* Data shown
* * *

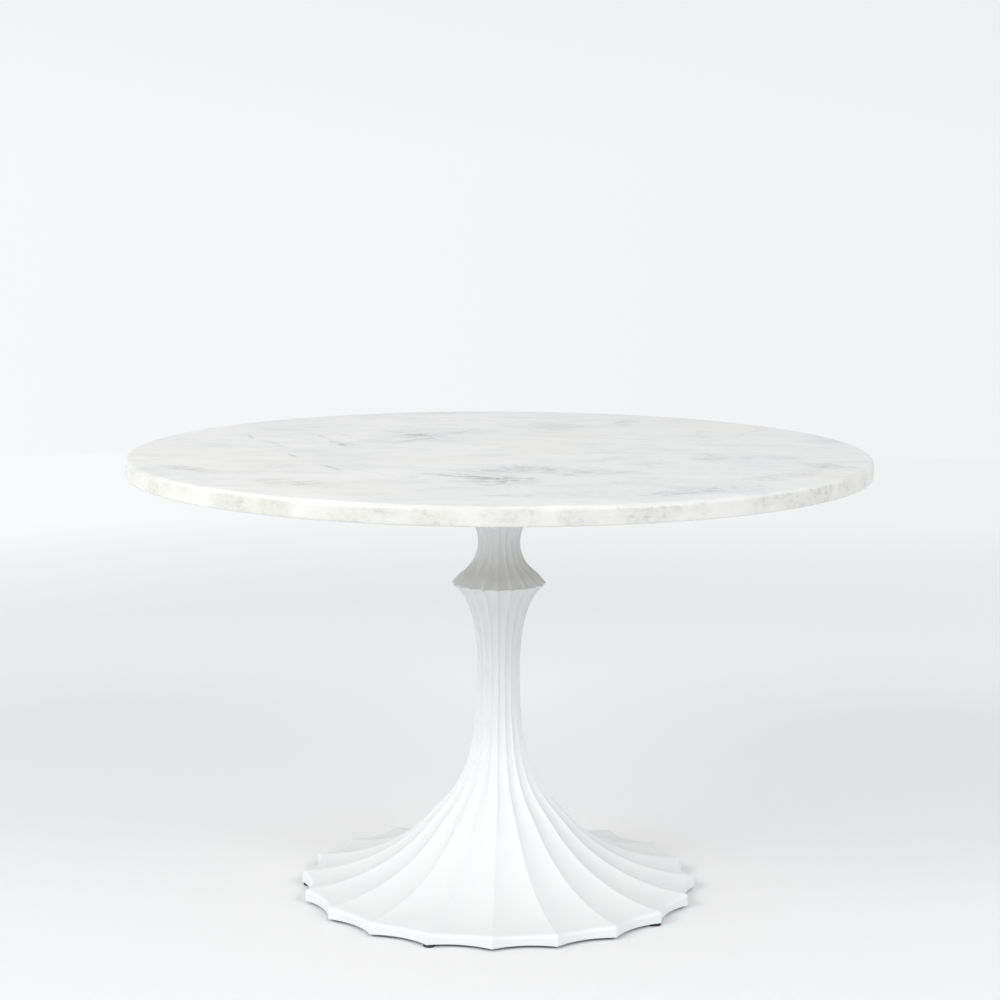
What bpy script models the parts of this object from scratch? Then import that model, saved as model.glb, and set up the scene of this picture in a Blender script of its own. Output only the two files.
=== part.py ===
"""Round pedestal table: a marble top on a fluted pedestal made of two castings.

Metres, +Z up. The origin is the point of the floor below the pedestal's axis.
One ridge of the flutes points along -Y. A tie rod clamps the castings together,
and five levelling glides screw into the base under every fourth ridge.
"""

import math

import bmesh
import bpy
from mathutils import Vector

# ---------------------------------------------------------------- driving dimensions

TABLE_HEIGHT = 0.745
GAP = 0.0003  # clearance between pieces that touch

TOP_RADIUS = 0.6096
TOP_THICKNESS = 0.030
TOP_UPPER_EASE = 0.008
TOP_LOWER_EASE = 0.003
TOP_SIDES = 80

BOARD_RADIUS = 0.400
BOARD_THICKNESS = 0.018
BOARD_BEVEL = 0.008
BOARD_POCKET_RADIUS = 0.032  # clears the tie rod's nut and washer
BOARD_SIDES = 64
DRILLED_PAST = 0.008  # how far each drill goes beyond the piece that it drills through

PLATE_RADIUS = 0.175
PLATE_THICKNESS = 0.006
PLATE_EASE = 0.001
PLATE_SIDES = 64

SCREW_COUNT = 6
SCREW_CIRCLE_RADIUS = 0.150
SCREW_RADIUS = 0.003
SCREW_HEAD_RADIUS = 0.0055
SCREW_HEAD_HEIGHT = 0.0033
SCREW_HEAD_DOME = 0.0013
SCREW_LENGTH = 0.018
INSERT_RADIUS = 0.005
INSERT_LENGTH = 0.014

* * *

Your task is to repeat every line exactly.

* Finished answer
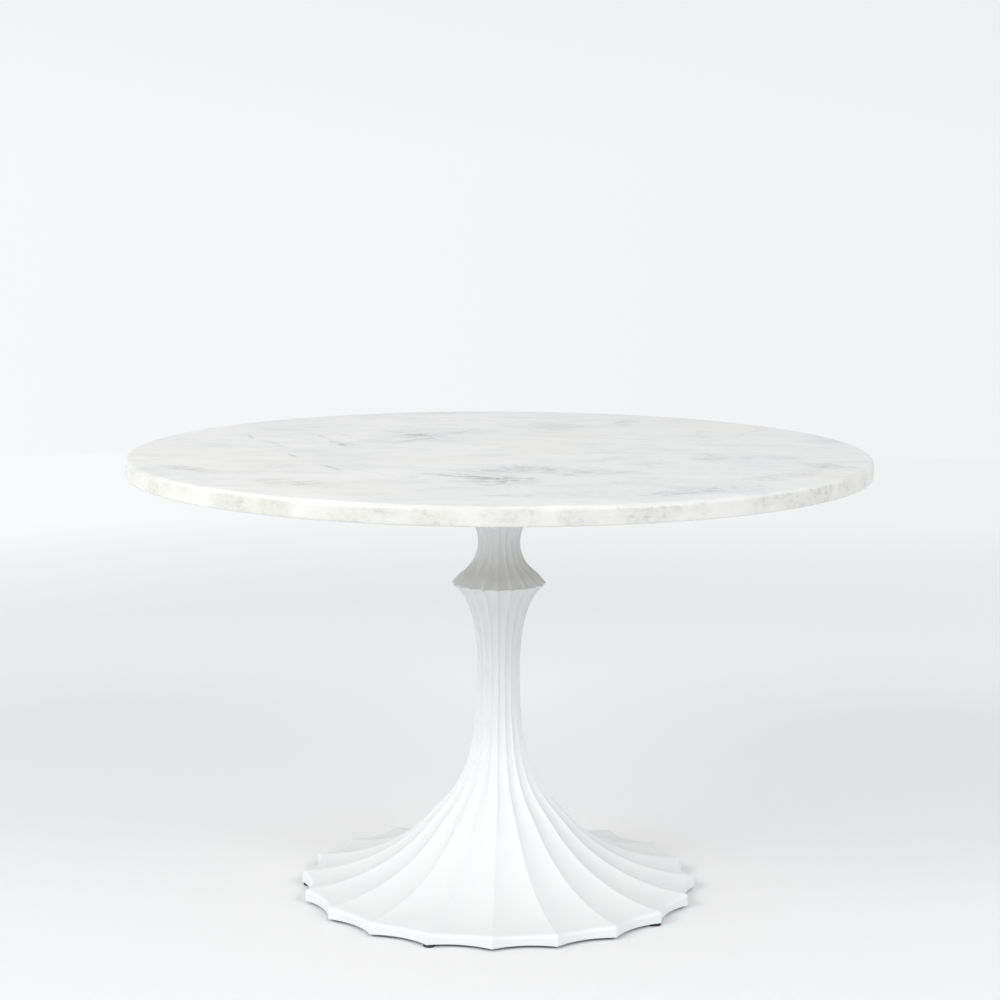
What bpy script models the parts of this object from scratch? Then import that model, saved as model.glb, and set up the scene of this picture in a Blender script of its own. Output only the two files.
=== part.py ===
"""Round pedestal table: a marble top on a fluted pedestal made of two castings.

Metres, +Z up. The origin is the point of the floor below the pedestal's axis.
One ridge of the flutes points along -Y. A tie rod clamps the castings together,
and five levelling glides screw into the base under every fourth ridge.
"""

import math

import bmesh
import bpy
from mathutils import Vector

# ---------------------------------------------------------------- driving dimensions

TABLE_HEIGHT = 0.745
GAP = 0.0003  # clearance between pieces that touch

TOP_RADIUS = 0.6096
TOP_THICKNESS = 0.030
TOP_UPPER_EASE = 0.008
TOP_LOWER_EASE = 0.003
TOP_SIDES = 80

BOARD_RADIUS = 0.400
BOARD_THICKNESS = 0.018
BOARD_BEVEL = 0.008
BOARD_POCKET_RADIUS = 0.032  # clears the tie rod's nut and washer
BOARD_SIDES = 64
DRILLED_PAST = 0.008  # how far each drill goes beyond the piece that it drills through

PLATE_RADIUS = 0.175
PLATE_THICKNESS = 0.006
PLATE_EASE = 0.001
PLATE_SIDES = 64

SCREW_COUNT = 6
SCREW_CIRCLE_RADIUS = 0.150
SCREW_RADIUS = 0.003
SCREW_HEAD_RADIUS = 0.0055
SCREW_HEAD_HEIGHT = 0.0033
SCREW_HEAD_DOME = 0.0013
SCREW_LENGTH = 0.018
INSERT_RADIUS = 0.005
INSERT_LENGTH = 0.014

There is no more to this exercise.